There was a shooting at Juneteenth this year and the festival had to be cut short. You ran an article quoting community leaders.  One was “saddened” by the whole affair.  Another thought that the community should come together to “rush to save” the young men who perpetrated this violence; it was a “primal scream” for help.  Still another thought those people were “clowns” and “knuckleheads”.

What good is all this talk?  Not much.  We have a serious crime problem in Minneapolis.  When community leaders make statements that make themselves look good instead of pointing to solutions, we know that not much will change.

Almost a year ago, Hennepin County Commissioner Mike Opat was robbed at gunpoint in front of his Robbinsdale home.  A similar event occurred several weeks ago involving state representative Willie Dominguez.  When the random acts of violence hit elected officials, we know that the crime problem in our city is widespread and real.

The issue is not whether Juneteenth should continue.  It’s whether crime will continue at its present level of intensity.  To abate the problem, we need active crime-fighting strategies.  Two strategies make sense to me:  (1) public efforts to make young people feel wanted and to give them a positive role in those critical teenage years before they engage in criminal acts, and (2) meaningful punishment - that means incarceration in many cases - for persons who engage in serious or repeat criminal acts.

Knowledgeable observers of this community say that today’s young people do not have places to go, they do not have organized activities available to them, as young people had in previous years.  And the city is doing all it can to minimize those opportunities.

Where do young people “hang out”? They hang out in parks, in stores and shopping malls, on street corners, etc.  One place where they used to hang out was in a convenience store at the corner of Sheridan and Plymouth named “Uncle Bill’s Food Market”.  The city got the building condemned on trumped-up charges a year ago and this “hang out” is no longer available.  
City officials claim a great victory over crime in this and other situations.

Yet, in the case of Uncle Bill’s, as a City Pages article pointed out, an undercover agent patrolling the store for 45 days was unable to find evidence of wrongdoing.  A judge would not give the city permission to revoke the store owner’s license for that reason.  So the city went after the  building finding “structural deficiencies” that allegedly made it unsafe although the same inspectors a year earlier had signed off on the building’s condition.
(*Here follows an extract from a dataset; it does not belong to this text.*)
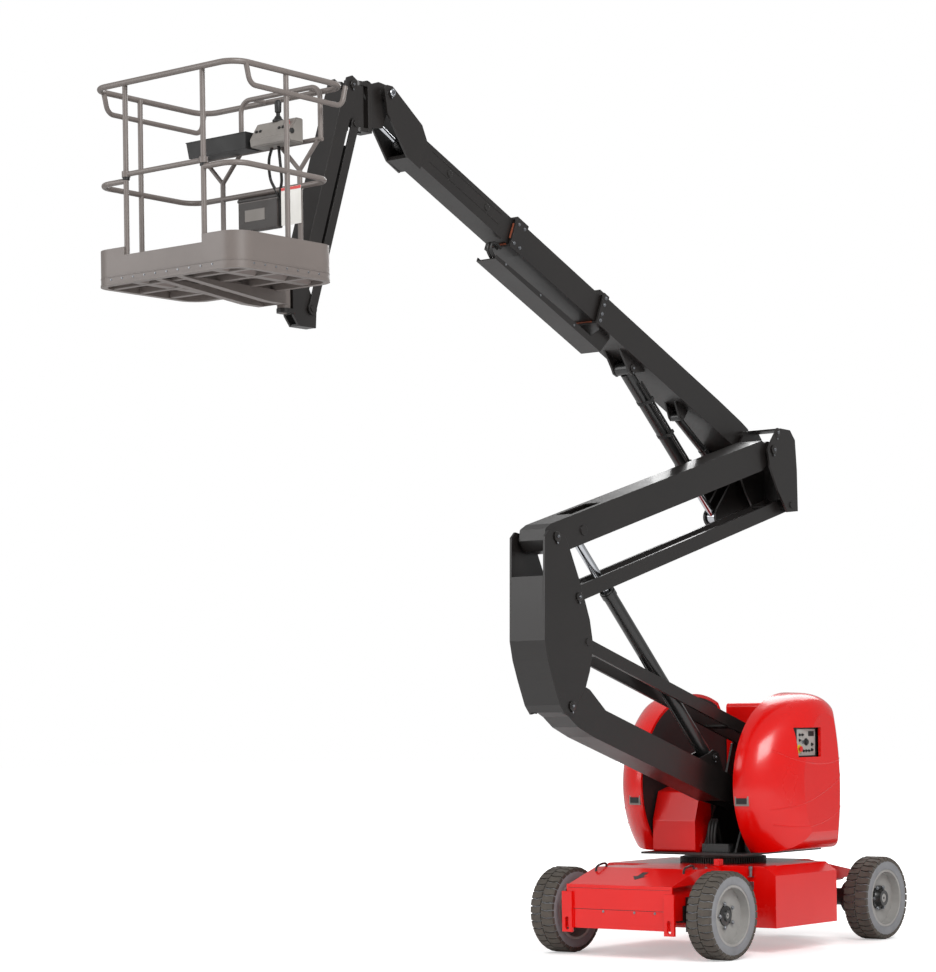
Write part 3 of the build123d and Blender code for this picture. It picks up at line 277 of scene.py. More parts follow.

It is actions such as these which erode confidence in government.  If crime was such a problem at Uncle Bill’s, Big Stop, and other convenience stores, why did not the police hang out there and make some arrests?  City officials said they knew where the criminals were.  As fishermen effectively fish the “hot spots”, so the police should be able effectively to identify and arrest people who are violating the law in known criminal hot spots.  But the city preferred to go after the building.  That made some other party responsible.

In short, we need more places where young people, on this side of the law, can “hang out” without being harassed or shooed away.  I think the public parks need to stay open for longer hours and use of the facilities should be free.  Even if this exposes the parks to a greater chance of criminal activity, there’s no use in maintaining those facilities if people - especially the young people at risk - do not use them.  We need then to cultivate a private-sector mentality of attracting customers.  Try to engage the “customers” on their own terms rather than on terms that suit the convenience of people who run the facilities.

The second part is that some people do willfully and repeatedly break the law and engage in violent acts.  These people need to face certain, effective punishment. When we hear of criminals being arrested and released numerous times, we get the idea that there’s a breakdown in the criminal justice system with public officials and their retinue caring less about the safety of people in certain neighborhoods than about political considerations.

Does responsibility for this breakdown lie primarily with the police? Prosecutors?  The courts?  The corrections system? Or all of them?  Perhaps there’s not enough prison space.  Someone with overriding authority, perhaps the Governor, needs to take charge and coordinate the various agencies of government into a coherent crime-fighting program.  But there’s been instead a failure of leadership.  What we get is mostly talk.  

However, if we talk about solutions instead of emoting after the fact, it would be a good start. Maybe your next crime-related article should be about that.